Infelizmente, não se compreende com base em quais parâmetros as autoridades públicas, que antes reconheciam e recriminavam, com veemência, a gravidade de atos criminosos, que causaram enormes  prejuízos ao Brasil pela organização criminosa, com base em desvio de imensuráveis quantias de dinheiro, tendo, depois,  de forma inexplicável e injustificável, resolvido fechar os olhos para a obrigatoriedade, na administração pública, dos salutares princípios da moralidade, da dignidade, da honestidade, do decoro, da competência e principalmente da responsabilidade perante a integridade do patrimônio dos brasileiros.

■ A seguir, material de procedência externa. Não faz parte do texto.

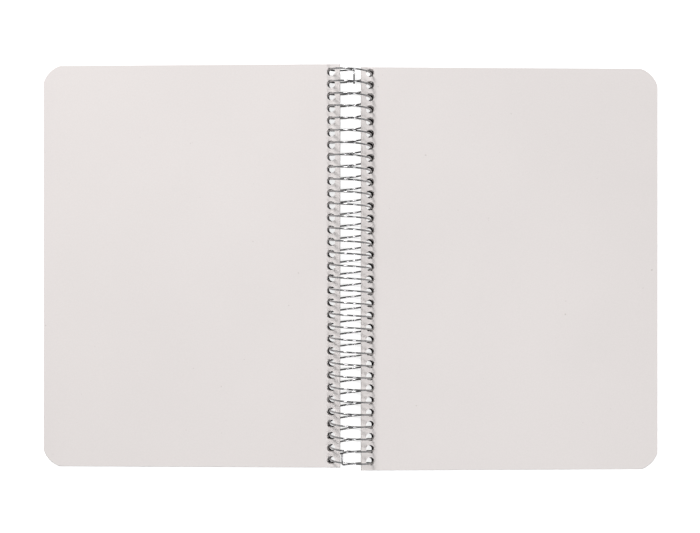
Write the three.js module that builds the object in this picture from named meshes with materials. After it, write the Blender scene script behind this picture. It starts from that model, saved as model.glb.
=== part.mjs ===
import * as THREE from "three";

// A spiral-bound sketchbook lying open near its middle.
// Millimetres, +Z up, the wire coil runs along Y, the two open halves lie along -X and +X.

// Binding
const HOLE_COUNT = 33;
const HOLE_PITCH = 6.35; // four holes to the inch
const HOLE_LIFT = 0.4; // the row of holes sits this much nearer the head than the tail
const HOLE_R = 2.25;
const HOLE_SIDES = 6;
const WIRE_R = 0.45;
const WIRE_SIDES = 6;
const COIL_R = 10.8; // centre line of the wire
const TURN_STEPS = 12;
const TURN_LEAN = 0.31; // how far each turn leans along Y at the coil's two sides
const WIRE_SHIFT = 1.28; // the wire crosses the page this far along Y from the mid line of a pair of holes
const FIRST_END_DEG = -93; // the wire starts under the coil, before the first left hole
const LAST_END_DEG = 287; // and ends under it, after the last right hole
const TAIL_BEND = 1.3;
const FIRST_TAIL = 6.6;
const LAST_TAIL = 5.2;
const TAIL_LIFT = 1.5;

// Sheets and boards
const SHEET_HEIGHT = 210.9;
const FORE_EDGE = 161.9; // distance of the leaves' fore edge from the coil's axis
const SPINE_EDGE = 5.6; // distance of every layer's spine edge from the coil's axis
const CORNER_CUT = 8.6; // how much of each edge a rounded corner takes
const CORNER_R = 13.5;
const CORNER_STEPS = 5;
const SIDE_STEP = 0.78; // the left half sits this much up along Y, the right half down
const HOLE_STEP = 0.4; // and its holes this much
const COVER_OVERHANG = 1.4; // at the fore edge
const COVER_END_OVERHANG = 0.8; // at the head and the tail
const LEAF = 0.2;
const SECTION = 0.8; // four sheets
const COVER = 1.2;
const GAP = 0.1;

// Layers of one half, from the open page down: name, thickness, hole distance from the coil's axis.
// The lower layers are drawn towards the spine, as they follow the round of the wire.
const LAYERS = [
  ...["leaf_1", "leaf_2", "leaf_3", "leaf_4", "leaf_5", "leaf_6"].map((name) => {
    return { name, thickness: LEAF, hole: 10.25 };
  }),
  { name: "section_inner", thickness: SECTION, hole: 10.2 },
  { name: "section_middle", thickness: SECTION, hole: 10.05 },
  { name: "section_outer", thickness: SECTION, hole: 9.8 },
  { name: "cover", thickness: COVER, hole: 9.45 },
];

// Resting height and slope: the coil and both covers' fore edges touch the table at z = 0.
const AXIS_Z = COIL_R + WIRE_R;
const STACK = LAYERS.reduce((sum, layer) => sum + layer.thickness + GAP, 0);
const COVER_REACH = FORE_EDGE + COVER_OVERHANG;
const SLOPE = Math.asin(AXIS_Z / Math.hypot(COVER_REACH, STACK)) - Math.atan2(STACK, COVER_REACH);

const PAPER = new THREE.MeshStandardMaterial({ color: 0xf2eeea, roughness: 0.9 });
const PAGE_BLOCK = new THREE.MeshStandardMaterial({ color: 0xe6e2dc, roughness: 0.95 });
const BOARD = new THREE.MeshStandardMaterial({ color: 0x45464a, roughness: 0.8 });
const STEEL = new THREE.MeshStandardMaterial({ color: 0xb9bcc0, roughness: 0.25, metalness: 1 });

function layerMaterial(layer) {
  if (layer.name === "cover") {
    return BOARD;
  }
  return layer.thickness === LEAF ? PAPER : PAGE_BLOCK;
}

function holeY(index) {
  return ((HOLE_COUNT - 1) / 2 - index) * HOLE_PITCH + HOLE_LIFT;
}

function holePath(x, y) {
  const reach = HOLE_R / Math.cos(Math.PI / HOLE_SIDES);
  const points = [];
  for (let i = 0; i < HOLE_SIDES; i += 1) {
    const angle = (2 * Math.PI * i) / HOLE_SIDES;
    points.push(new THREE.Vector2(x + reach * Math.cos(angle), y + reach * Math.sin(angle)));
  }
  return new THREE.Path(points);
}

// A fore-edge corner, from the fore edge round to the head (end 1) or the tail (end -1).
// The rounding cutter's radius is larger than the cut, so the arc meets both edges at a slight angle.
function cornerPoints(side, end, outer, halfHeight) {
  const reach = (CORNER_CUT + Math.sqrt(2 * CORNER_R ** 2 - CORNER_CUT ** 2)) / 2;
  const start = Math.atan2(reach - CORNER_CUT, reach);
  const points = [];
  for (let i = 0; i <= CORNER_STEPS; i += 1) {
    const angle = start + ((Math.PI / 2 - 2 * start) * i) / CORNER_STEPS;
    const x = outer - reach + CORNER_R * Math.cos(angle);
    const y = halfHeight - reach + CORNER_R * Math.sin(angle);
    points.push(new THREE.Vector2(side * x, end * y));
  }
  return points;
}

// One half's outline: square corners at the spine, round ones at the fore edge.
function outlinePoints(side, outer, halfHeight) {
  return [
    new THREE.Vector2(side * SPINE_EDGE, -halfHeight),
    ...cornerPoints(side, -1, outer, halfHeight).reverse(),
    ...cornerPoints(side, 1, outer, halfHeight),
    new THREE.Vector2(side * SPINE_EDGE, halfHeight),
  ];
}

function layerGeometry(side, layer) {
  const isCover = layer.name === "cover";
  const outer = isCover ? COVER_REACH : FORE_EDGE;
  const halfHeight = SHEET_HEIGHT / 2 + (isCover ? COVER_END_OVERHANG : 0);
  const shape = new THREE.Shape(outlinePoints(side, outer, halfHeight));
  for (let index = 0; index < HOLE_COUNT; index += 1) {
    const y = holeY(index) + side * (SIDE_STEP - HOLE_STEP);
    shape.holes.push(holePath(side * layer.hole, y));
  }
  return new THREE.ExtrudeGeometry(shape, { depth: layer.thickness, bevelEnabled: false });
}

function layerName(side, layer) {
  if (layer.name === "cover") {
    return side < 0 ? "front_cover" : "back_cover";
  }
  return `${side < 0 ? "left" : "right"}_${layer.name}`;
}

// One open half, hung on the coil's axis and sloping down to the table.
function half(side) {
  const group = new THREE.Group();
  group.position.set(0, -side * SIDE_STEP, AXIS_Z);
  group.rotation.y = side * SLOPE;
  let top = 0;
  for (const layer of LAYERS) {
    top -= GAP;
    const mesh = new THREE.Mesh(layerGeometry(side, layer), layerMaterial(layer));
    mesh.name = layerName(side, layer);
    mesh.position.z = top - layer.thickness;
    group.add(mesh);
    top -= layer.thickness;
  }
  return group;
}

// A point on the wire: 0 degrees at the first left hole, 90 over the top, 180 at the first right one.
function coilPoint(degrees) {
  const angle = THREE.MathUtils.degToRad(degrees);
  const x = -COIL_R * Math.cos(angle);
  const drop = (HOLE_PITCH * degrees) / 360;
  const lean = TURN_LEAN * (1 - Math.cos(angle));
  return new THREE.Vector3(x, holeY(0) + WIRE_SHIFT - drop + lean, AXIS_Z + COIL_R * Math.sin(angle));
}

// The wire's cut end: a short bend, then a straight run along Y over the neighbouring turn.
function tailPoints(degrees, outward, runY, length) {
  const end = coilPoint(degrees);
  const before = coilPoint(degrees - 5 * outward);
  const ahead = end.clone().sub(before).setLength(TAIL_BEND);
  const corner = end.clone().add(ahead);
  const leave = corner.clone().add(new THREE.Vector3(0, runY * TAIL_BEND, TAIL_LIFT * 0.8));
  const bend = new THREE.QuadraticBezierCurve3(end, corner, leave).getPoints(5);
  const tip = leave.clone().add(new THREE.Vector3(0, runY * length, TAIL_LIFT * 0.2));
  return [...bend, tip];
}

function wirePoints() {
  const points = tailPoints(FIRST_END_DEG, -1, -1, FIRST_TAIL).reverse();
  const lastTurn = (HOLE_COUNT - 1) * 360;
  const step = 360 / TURN_STEPS;
  for (let degrees = -90; degrees <= lastTurn + 270; degrees += step) {
    points.push(coilPoint(degrees));
  }
  points.push(...tailPoints(lastTurn + LAST_END_DEG, 1, 1, LAST_TAIL));
  return points;
}

// Straight steps from point to point, so that every given point is a ring of the wire.
class StepCurve extends THREE.Curve {
  constructor(points) {
    super();
    this.points = points;
  }

  getPoint(t, target = new THREE.Vector3()) {
    const place = THREE.MathUtils.clamp(t, 0, 1) * (this.points.length - 1);
    const index = Math.min(Math.floor(place), this.points.length - 2);
    return target.lerpVectors(this.points[index], this.points[index + 1], place - index);
  }

  getPointAt(u, target) {
    return this.getPoint(u, target);
  }

  getTangentAt(u, target = new THREE.Vector3()) {
    const delta = 0.01 / (this.points.length - 1);
    const ahead = this.getPoint(u + delta);
    return target.copy(ahead).sub(this.getPoint(u - delta)).normalize();
  }
}

function wireSection() {
  const points = [];
  for (let i = 0; i < WIRE_SIDES; i += 1) {
    const angle = (2 * Math.PI * i) / WIRE_SIDES;
    points.push(new THREE.Vector2(WIRE_R * Math.cos(angle), WIRE_R * Math.sin(angle)));
  }
  return new THREE.Shape(points);
}

function wireCoil() {
  const points = wirePoints();
  const geometry = new THREE.ExtrudeGeometry(wireSection(), {
    steps: points.length - 1,
    extrudePath: new StepCurve(points),
    bevelEnabled: false,
  });
  const mesh = new THREE.Mesh(geometry, STEEL);
  mesh.name = "wire_coil";
  return mesh;
}

const sketchbook = new THREE.Group();
sketchbook.name = "sketchbook";
sketchbook.add(half(-1), half(1), wireCoil());

export default sketchbook;
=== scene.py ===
import math
import random

import bpy
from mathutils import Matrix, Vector
from mathutils.geometry import tessellate_polygon


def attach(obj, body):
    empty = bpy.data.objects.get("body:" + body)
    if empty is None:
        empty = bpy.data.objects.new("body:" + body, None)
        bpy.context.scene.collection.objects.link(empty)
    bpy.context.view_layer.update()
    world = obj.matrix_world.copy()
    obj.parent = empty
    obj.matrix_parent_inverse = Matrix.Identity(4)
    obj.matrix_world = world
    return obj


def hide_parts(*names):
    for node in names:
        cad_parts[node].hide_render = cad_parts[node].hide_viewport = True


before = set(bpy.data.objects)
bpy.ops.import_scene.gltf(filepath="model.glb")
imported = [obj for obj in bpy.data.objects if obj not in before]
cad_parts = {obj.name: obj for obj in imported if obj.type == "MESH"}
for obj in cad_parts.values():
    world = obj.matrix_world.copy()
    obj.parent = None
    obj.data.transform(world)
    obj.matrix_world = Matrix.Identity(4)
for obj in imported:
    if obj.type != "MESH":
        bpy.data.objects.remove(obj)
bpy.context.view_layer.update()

MM = 0.001

# ---------------------------------------------------------------- sizes, in millimetres
HOLE_COUNT = 33
HOLE_PITCH = 6.35
HOLE_LIFT = 0.4
COIL_R = 10.8
WIRE_R = 0.45
TURN_LEAN = 0.31
WIRE_SHIFT = 1.28
FIRST_END_DEG = -93
LAST_END_DEG = 287
TAIL_BEND = 1.3
FIRST_TAIL = 6.6
LAST_TAIL = 5.2
TAIL_LIFT = 1.5
SHEET_HEIGHT = 210.9
FORE_EDGE = 161.9
SPINE_EDGE = 5.6
CORNER_CUT = 8.6
CORNER_R = 13.5
SIDE_STEP = 0.78
COVER_OVERHANG = 1.4
COVER_END_OVERHANG = 0.8
LEAF = 0.2
LEAF_COUNT = 6
SECTION = 0.8
SECTION_NAMES = ("inner", "middle", "outer")
SECTION_SHEETS = 4
COVER = 1.2
GAP = 0.1

AXIS_Z = COIL_R + WIRE_R
STACK = LEAF_COUNT * (LEAF + GAP) + len(SECTION_NAMES) * (SECTION + GAP) + COVER + GAP
COVER_REACH = FORE_EDGE + COVER_OVERHANG
SLOPE = math.asin(AXIS_Z / math.hypot(COVER_REACH, STACK)) - math.atan2(STACK, COVER_REACH)
WHOLE_SHEET_HOLE = 10.3  # hole distance from the coil's axis, in the upper leaves
LAST_SHEET_HOLE = 9.75  # and in the sheet above the cover
LEAF_HOLE_R = 2.15
LEAF_HOLE_STEP = 0.3  # holes sit this far up the coil in the left half, and down it in the right half
COVER_HOLE = 9.45
FRONT_COVER_HOLE_R = 2.0
FRONT_COVER_HOLE_STEP = 0.6
BACK_COVER_HOLE_R = 1.85
BACK_COVER_HOLE_STEP = 0.75


# ---------------------------------------------------------------- camera and light
def make_camera():
    data = bpy.data.cameras.new("camera")
    camera = bpy.data.objects.new("camera", data)
    bpy.context.collection.objects.link(camera)
    camera.location = (-0.3 * MM, -11.9 * MM, (AXIS_Z + 620) * MM)
    data.sensor_width = 36
    data.lens = 61.0
    data.shift_y = 0.0336
    data.clip_start = 0.01
    data.clip_end = 100
    bpy.context.scene.camera = camera


def area_light(name, place, target, size, watts, colour):
    data = bpy.data.lights.new(name, "AREA")
    data.shape = "DISK"
    data.size = size
    data.energy = watts
    data.color = colour
    lamp = bpy.data.objects.new(name, data)
    lamp.location = place
    aim = Vector(target) - Vector(place)
    lamp.rotation_euler = aim.to_track_quat("-Z", "Y").to_euler()
    lamp.visible_camera = False
    bpy.context.collection.objects.link(lamp)


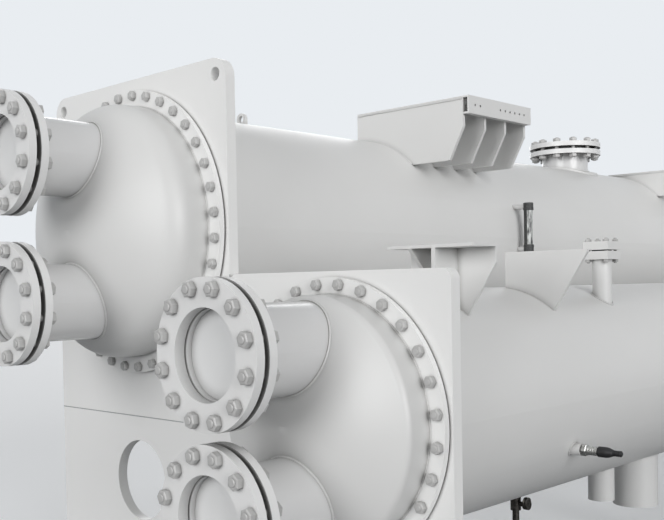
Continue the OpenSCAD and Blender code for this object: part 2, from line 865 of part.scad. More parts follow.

Essas autoridades que antes abominavam e recriminavam os desvios do dinheiro público, tudo documentado, agora, não têm o menor escrúpulo em conviverem amistosa e alegremente com as lideranças da organização criminosa que patrocinou a maior roubalheira de bilhões de reais e ainda foram beneficiados pela impunidade e pelo recebimento de volta do dinheiro sujo devolvido voluntariamente por seus integrantes aos cofres públicos, ante o reconhecimento que ele era realmente indevido.

Como não houve, por parte da organização criminosa, qualquer comprovação de inocência nem tão pouco da regularidade sobre os atos inerentes aos recursos desviados indevidamente, ou seja, as práticas caracterizadoras da roubalheira em causa, fica demonstrado de forma indelével, a falta de caráter de todos aqueles que fecharam os olhos para os vergonhosos crimes contra o patrimônio dos brasileiros, permitindo a devassidão moral que foi imposta ao Brasil.

Por via de consequência, isso tem o condão de se firmar o entendimento segundo o qual essas autoridades hão de passar para a história republicana como autênticos cúmplices com essa deplorável dilapidação dos cofres públicos, em especial por contribuírem para a volta ao poder de político que não conseguiu provar a sua inocência nem comprovar os requisitos de conduta ilibada e idoneidade, na vida pública, que são exigências fundamentais na administração pública, em se tratando de país minimamente sério, em termos politicamente civilizados e democráticos.

Um país com o mínimo de dignidade e princípios jamais aceitaria ser comandado por político destituído de moralidade pública, estando sob suspeita de ter se beneficiado indevidamente de recursos públicos e nada comprovar em contrários às acusações contra ele.

Nesse caso, caberia justamente às autoridades públicas o dever de não permitirem que tamanhas desmoralização e indignidade fossem ignoradas, porque isso tem o condão de confirmar completo desprezo aos saudáveis princípios republicanos e democráticos, à vista da imperiosa necessidade da maculabilidade perante a administração pública.

Nessas condições, mesmo que se alegue que o principal cargo do país tenha sido conquistado pela via democrática, em eleição pública, fica o questionamento sobre a imaculabilidade do candidato eleito, que não conseguiu preencher os requisitos de conduta ilibada e idoneidade, na vida pública, como normal exigência de princípios essenciais na administração pública.

Por último, não se pode olvidar que a excrescente situação arranjada para se colocar no poder pessoa sem a devida qualificação moral, em termos politicamente falando, deve-se também ser atribuída a parte expressiva do povo, que não se envergonhou de apoiar, com o seu voto, quem deveria ser revestido dos princípios da dignidade, da moralidade e da maculabilidade, em condições normais de representar a honradez dos brasileiros.    

Enfim, nesse caso, não importando as circunstâncias, pode-se invocar o provérbio segundo o qual o povo tem o governo que bem merece, principalmente por se conformar passivamente com a verdadeira desmoralização de ser presidido por quem não consegue comprovar os requisitos de conduta ilibada e idoneidade, na vida pública.